I realize some of these settings may be redundant and/or not recommended by the IPFire developers but, I found the DNS over TLS very slow with the default settings out of the box in IPFire. In my case, IPFire was only using a single thread and the Unbound statistics showed very low cache hit rate. With these adjustments I’m seeing much higher cache hit rates and web surfing feels a lot faster.

Also one more note, I’m using Quad9 for my DNS over TLS provider. They seem very aggressive at closing the connection once the DNS lookup completes. With a single thread for Unbound, this means I was frequently running in to issues with DNS burst lookups, because the connection would be closed before the single thread could open a new connection back to Quad9. Adding 4 threads helps this quite a bit.

Here’s the config I’m using:

server:

hide-identity: yes
hide-version: yes
harden-glue: yes
do-ip4: yes
do-ip6: no
do-udp: yes
do-tcp: yes
jostle-timeout: 200
infra-host-ttl: 900
infra-cache-numhosts: 10000
outgoing-num-tcp: 20
incoming-num-tcp: 20
edns-buffer-size: 1432
cache-max-ttl: 86400
cache-min-ttl: 900
harden-dnssec-stripped: no
msg-cache-size: 250m
rrset-cache-size: 500m
qname-minimisation: yes
qname-minimisation-strict: yes
num-threads: 4
msg-cache-slabs: 4
rrset-cache-slabs: 4
infra-cache-slabs: 4
key-cache-slabs: 4
prefetch: yes
prefetch-key: yes
use-caps-for-id: no
serve-expired: yes
so-reuseport: yes
do-not-query-localhost: no
statistics-interval: 21600
statistics-cumulative: yes

# DNS Rebinding
# For DNS Rebinding prevention
private-address: 127.0.0.0/8
private-address: 10.0.0.0/8
private-address: 172.16.0.0/12
private-address: 169.254.0.0/16
private-address: 192.168.0.0/16

DoT I prefer it like this:
Working unbound over TLS server; self-hosted. Does NOT answer UDP or unencrypted requests.

Hi,

unfortunately, the DNS rebinding configuration cannot be enabled as a default for all IPFire installations, as it presumes resolved resources not to be located in internal networks. If somebody is using IPFire for segmenting his/her/its internal network, this will cause trouble.

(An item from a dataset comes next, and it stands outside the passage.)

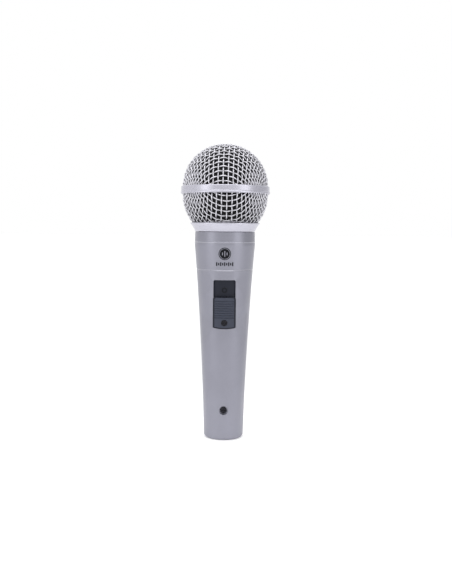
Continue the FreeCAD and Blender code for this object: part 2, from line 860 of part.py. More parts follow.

Perhaps we could integrate this as an opt-in feature, but this would mean another switch at the DNS settings page, and we have too many there already (“less knobbiness”).

Thanks, and best regards,
Peter MĂĽller

1 Like

I agree. It’s a problem.

I am new to the IPFire project. A doubt: there is the main unbound file, but the change is not allowed. With the customized options in the local.d folder changes are possible. An example:
the prefetch: yes option is in the main file. If I add prefetch: no, will this value change?

Yes, it appears that any customization we set will over-ride the “default” options that are already listed in the unbound.conf file.

An example:
SSH as root to your IPFire host and create a file /etc/unbound/local.d/my_custom_settings.conf

Edit the file, and place the following inside:
prefetch: no

Restart unbound to load the new settings:
/etc/init.d/unbound restart

Run the following command to check if prefetch is now set to “no”:
unbound-control get_option prefetch

You should see output like this:
[root@ipfire local.d]# unbound-control get_option prefetch

`no`

This validates that the custom settings are being loaded on the service startup/restart. In this case, we can also verify that our custom setting overrides the “default” settings chosen for IPFire.

A word of caution, I test these on a LAB VM with IPFire first. I would not recommend doing this in production as you will disrupt DNS services briefly when stopping/starting Unbound.

1 Like

That was the doubt. As for breaking the system, I don’t worry, I’m used to it, I fix it. I appreciate your clarification.